:: REQUIREMENTS ::
In the records below, begin at the line containing "# Legs with" and end at the line containing "imported = [obj"; quote every line in that span exactly, including both boundary lines, and no others.

:: DATA PROVIDED ::
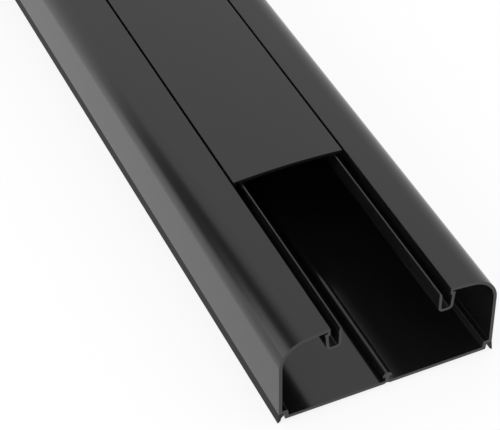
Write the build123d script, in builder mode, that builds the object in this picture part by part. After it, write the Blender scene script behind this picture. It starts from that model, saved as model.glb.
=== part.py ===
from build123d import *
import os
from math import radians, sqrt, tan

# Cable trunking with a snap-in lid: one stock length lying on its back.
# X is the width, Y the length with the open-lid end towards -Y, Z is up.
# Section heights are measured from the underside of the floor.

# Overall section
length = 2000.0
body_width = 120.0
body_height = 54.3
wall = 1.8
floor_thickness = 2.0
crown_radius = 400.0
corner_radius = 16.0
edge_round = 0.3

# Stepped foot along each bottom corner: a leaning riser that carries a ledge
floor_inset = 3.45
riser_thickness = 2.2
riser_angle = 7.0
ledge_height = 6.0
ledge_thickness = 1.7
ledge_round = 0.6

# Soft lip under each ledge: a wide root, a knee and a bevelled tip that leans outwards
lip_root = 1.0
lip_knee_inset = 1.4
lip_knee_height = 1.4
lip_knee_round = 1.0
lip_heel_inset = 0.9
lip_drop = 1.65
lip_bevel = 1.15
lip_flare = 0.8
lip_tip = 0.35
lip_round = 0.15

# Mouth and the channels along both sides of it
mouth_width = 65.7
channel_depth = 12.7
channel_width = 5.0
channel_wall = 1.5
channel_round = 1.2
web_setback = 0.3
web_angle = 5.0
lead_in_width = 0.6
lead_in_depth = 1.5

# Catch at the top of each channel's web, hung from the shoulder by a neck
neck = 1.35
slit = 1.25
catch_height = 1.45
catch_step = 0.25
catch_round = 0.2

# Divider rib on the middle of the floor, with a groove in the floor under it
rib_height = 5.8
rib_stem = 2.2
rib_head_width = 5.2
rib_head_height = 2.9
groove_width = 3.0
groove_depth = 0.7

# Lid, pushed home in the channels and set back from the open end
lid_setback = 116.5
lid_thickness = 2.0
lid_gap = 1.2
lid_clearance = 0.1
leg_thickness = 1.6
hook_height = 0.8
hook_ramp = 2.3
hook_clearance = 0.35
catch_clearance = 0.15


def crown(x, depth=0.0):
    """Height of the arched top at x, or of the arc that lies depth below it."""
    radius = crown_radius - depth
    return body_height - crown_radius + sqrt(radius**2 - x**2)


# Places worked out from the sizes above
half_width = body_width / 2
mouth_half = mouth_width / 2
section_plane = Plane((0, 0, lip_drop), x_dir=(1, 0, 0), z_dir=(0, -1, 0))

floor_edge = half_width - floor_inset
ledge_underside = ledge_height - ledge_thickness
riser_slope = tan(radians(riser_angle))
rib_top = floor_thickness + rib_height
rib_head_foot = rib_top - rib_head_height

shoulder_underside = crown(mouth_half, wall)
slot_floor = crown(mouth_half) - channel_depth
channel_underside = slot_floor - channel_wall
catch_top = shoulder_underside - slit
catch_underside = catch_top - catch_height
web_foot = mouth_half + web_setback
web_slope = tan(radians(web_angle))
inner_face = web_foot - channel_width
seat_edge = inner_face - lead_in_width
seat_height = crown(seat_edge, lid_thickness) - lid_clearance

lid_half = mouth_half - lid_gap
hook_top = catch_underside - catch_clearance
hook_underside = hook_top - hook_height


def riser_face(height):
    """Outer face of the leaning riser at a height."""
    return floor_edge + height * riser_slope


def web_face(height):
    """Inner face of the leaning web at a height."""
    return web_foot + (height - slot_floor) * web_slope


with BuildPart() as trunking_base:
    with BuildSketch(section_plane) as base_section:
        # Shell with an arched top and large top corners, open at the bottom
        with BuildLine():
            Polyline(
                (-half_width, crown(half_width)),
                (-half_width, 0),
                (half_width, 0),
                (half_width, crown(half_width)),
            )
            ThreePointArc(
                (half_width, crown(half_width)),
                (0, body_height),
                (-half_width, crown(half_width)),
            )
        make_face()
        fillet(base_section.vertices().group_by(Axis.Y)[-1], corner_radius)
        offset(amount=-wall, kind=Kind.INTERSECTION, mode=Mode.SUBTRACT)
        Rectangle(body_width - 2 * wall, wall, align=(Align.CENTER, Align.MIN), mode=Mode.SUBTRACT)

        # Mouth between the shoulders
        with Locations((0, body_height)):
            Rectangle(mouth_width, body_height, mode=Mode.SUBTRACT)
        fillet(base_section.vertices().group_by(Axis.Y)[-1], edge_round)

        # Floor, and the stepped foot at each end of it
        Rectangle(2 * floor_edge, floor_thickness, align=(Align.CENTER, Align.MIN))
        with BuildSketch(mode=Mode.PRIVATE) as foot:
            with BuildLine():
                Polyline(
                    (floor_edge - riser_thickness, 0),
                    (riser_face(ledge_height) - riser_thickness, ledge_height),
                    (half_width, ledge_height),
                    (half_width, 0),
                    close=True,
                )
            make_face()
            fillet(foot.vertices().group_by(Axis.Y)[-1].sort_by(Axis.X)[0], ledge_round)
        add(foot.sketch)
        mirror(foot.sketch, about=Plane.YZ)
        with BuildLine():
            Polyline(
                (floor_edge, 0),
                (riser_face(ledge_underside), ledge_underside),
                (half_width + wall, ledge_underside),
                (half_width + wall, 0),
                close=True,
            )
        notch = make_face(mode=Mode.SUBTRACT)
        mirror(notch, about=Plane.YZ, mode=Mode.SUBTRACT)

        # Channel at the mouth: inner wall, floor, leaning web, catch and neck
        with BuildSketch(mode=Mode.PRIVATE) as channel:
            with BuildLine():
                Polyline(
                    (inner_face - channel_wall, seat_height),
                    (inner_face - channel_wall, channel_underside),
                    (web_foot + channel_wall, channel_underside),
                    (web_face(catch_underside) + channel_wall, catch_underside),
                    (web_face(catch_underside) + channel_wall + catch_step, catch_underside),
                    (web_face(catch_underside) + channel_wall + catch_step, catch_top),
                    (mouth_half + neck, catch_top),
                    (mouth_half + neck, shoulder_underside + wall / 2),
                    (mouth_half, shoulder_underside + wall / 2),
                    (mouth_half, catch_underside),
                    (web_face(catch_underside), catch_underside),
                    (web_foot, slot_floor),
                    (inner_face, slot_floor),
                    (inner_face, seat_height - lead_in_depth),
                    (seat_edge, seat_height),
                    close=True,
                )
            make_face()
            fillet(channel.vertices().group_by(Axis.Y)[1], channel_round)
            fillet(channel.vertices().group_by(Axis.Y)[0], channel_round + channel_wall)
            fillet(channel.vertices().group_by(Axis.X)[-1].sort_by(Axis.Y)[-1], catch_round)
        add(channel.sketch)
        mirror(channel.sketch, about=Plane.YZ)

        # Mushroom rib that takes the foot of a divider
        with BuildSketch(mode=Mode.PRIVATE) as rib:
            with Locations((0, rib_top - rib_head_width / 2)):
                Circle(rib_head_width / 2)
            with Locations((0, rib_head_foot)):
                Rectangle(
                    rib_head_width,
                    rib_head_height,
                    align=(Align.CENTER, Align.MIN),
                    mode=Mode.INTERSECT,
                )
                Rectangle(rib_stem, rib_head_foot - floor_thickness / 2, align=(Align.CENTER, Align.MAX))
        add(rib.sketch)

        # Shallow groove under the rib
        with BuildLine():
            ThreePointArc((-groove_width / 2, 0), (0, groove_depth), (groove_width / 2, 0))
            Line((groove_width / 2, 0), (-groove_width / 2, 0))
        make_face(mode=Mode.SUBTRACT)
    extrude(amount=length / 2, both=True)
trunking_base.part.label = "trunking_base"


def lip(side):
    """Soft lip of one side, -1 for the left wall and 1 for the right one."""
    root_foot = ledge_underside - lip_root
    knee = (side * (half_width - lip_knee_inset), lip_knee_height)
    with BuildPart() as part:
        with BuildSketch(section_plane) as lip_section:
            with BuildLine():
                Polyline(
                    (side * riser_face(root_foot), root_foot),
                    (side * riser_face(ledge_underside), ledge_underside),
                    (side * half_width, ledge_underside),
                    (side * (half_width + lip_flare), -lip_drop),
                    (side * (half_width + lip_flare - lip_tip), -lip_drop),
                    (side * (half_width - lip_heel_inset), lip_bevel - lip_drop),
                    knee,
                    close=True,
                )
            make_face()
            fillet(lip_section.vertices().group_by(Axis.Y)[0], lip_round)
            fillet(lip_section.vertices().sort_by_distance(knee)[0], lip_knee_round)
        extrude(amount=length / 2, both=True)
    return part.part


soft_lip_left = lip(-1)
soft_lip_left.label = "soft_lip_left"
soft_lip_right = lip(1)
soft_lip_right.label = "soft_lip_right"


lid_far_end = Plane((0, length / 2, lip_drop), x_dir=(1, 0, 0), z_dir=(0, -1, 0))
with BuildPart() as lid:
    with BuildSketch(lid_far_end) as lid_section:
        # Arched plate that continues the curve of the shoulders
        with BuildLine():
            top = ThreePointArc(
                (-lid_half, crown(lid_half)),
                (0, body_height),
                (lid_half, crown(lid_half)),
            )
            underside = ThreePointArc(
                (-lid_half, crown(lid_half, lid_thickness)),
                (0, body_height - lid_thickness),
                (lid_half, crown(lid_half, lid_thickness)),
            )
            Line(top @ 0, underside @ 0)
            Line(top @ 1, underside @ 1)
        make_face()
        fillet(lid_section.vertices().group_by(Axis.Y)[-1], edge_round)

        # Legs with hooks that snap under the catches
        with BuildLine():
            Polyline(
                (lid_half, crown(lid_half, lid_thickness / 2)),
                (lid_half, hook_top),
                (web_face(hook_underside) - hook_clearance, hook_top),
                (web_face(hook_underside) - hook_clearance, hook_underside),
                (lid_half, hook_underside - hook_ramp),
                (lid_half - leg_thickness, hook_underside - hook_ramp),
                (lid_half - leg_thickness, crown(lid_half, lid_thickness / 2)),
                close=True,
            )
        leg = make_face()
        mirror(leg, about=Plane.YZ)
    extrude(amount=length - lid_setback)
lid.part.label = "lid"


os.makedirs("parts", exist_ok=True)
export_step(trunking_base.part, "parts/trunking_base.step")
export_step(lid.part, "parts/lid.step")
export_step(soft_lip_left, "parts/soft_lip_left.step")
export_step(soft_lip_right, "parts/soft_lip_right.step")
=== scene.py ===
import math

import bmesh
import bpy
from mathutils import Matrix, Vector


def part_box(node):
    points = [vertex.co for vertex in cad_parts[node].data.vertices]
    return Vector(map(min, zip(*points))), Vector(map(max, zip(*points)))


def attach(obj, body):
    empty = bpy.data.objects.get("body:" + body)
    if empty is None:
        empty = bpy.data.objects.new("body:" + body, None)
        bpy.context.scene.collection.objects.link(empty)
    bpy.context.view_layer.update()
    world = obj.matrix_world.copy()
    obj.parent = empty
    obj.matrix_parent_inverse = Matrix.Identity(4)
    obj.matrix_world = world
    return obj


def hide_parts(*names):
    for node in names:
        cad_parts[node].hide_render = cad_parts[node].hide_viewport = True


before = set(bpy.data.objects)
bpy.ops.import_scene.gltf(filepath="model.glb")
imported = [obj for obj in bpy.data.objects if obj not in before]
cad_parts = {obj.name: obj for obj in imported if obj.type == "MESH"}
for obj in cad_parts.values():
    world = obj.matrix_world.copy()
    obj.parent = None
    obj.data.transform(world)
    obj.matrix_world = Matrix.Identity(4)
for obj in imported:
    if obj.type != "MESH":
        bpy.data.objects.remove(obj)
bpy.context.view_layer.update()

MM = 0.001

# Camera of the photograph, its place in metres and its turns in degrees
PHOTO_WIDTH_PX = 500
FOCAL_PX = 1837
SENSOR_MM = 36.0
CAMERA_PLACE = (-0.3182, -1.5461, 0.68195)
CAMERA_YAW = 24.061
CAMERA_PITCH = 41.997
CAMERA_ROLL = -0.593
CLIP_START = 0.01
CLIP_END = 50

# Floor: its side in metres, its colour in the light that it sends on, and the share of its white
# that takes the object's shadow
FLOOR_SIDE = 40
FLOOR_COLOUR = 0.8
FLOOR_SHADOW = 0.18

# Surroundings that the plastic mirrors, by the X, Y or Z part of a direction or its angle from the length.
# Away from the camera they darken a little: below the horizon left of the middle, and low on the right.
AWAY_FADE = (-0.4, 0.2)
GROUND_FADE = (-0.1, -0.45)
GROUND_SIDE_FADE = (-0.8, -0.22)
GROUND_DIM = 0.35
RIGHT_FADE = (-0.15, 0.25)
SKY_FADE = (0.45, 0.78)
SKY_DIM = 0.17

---

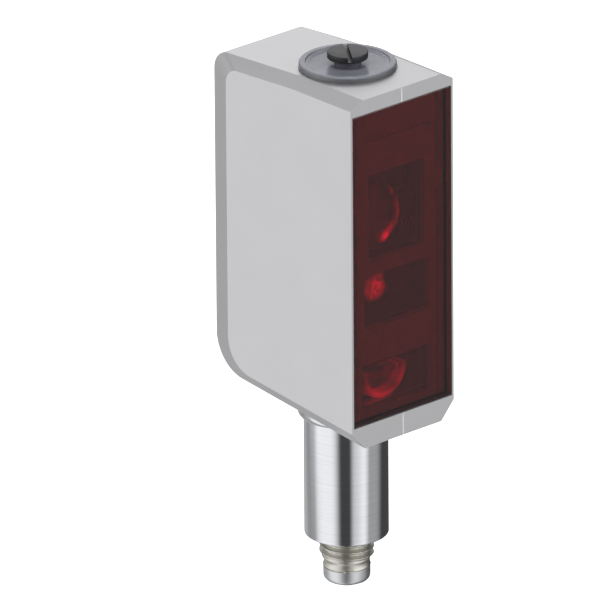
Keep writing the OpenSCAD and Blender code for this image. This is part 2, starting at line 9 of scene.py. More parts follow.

:: THE OUTPUT ::
        # Legs with hooks that snap under the catches
        with BuildLine():
            Polyline(
                (lid_half, crown(lid_half, lid_thickness / 2)),
                (lid_half, hook_top),
                (web_face(hook_underside) - hook_clearance, hook_top),
                (web_face(hook_underside) - hook_clearance, hook_underside),
                (lid_half, hook_underside - hook_ramp),
                (lid_half - leg_thickness, hook_underside - hook_ramp),
                (lid_half - leg_thickness, crown(lid_half, lid_thickness / 2)),
                close=True,
            )
        leg = make_face()
        mirror(leg, about=Plane.YZ)
    extrude(amount=length - lid_setback)
lid.part.label = "lid"


os.makedirs("parts", exist_ok=True)
export_step(trunking_base.part, "parts/trunking_base.step")
export_step(lid.part, "parts/lid.step")
export_step(soft_lip_left, "parts/soft_lip_left.step")
export_step(soft_lip_right, "parts/soft_lip_right.step")
=== scene.py ===
import math

import bmesh
import bpy
from mathutils import Matrix, Vector


def part_box(node):
    points = [vertex.co for vertex in cad_parts[node].data.vertices]
    return Vector(map(min, zip(*points))), Vector(map(max, zip(*points)))


def attach(obj, body):
    empty = bpy.data.objects.get("body:" + body)
    if empty is None:
        empty = bpy.data.objects.new("body:" + body, None)
        bpy.context.scene.collection.objects.link(empty)
    bpy.context.view_layer.update()
    world = obj.matrix_world.copy()
    obj.parent = empty
    obj.matrix_parent_inverse = Matrix.Identity(4)
    obj.matrix_world = world
    return obj


def hide_parts(*names):
    for node in names:
        cad_parts[node].hide_render = cad_parts[node].hide_viewport = True


before = set(bpy.data.objects)
bpy.ops.import_scene.gltf(filepath="model.glb")
imported = [obj for obj in bpy.data.objects if obj not in before]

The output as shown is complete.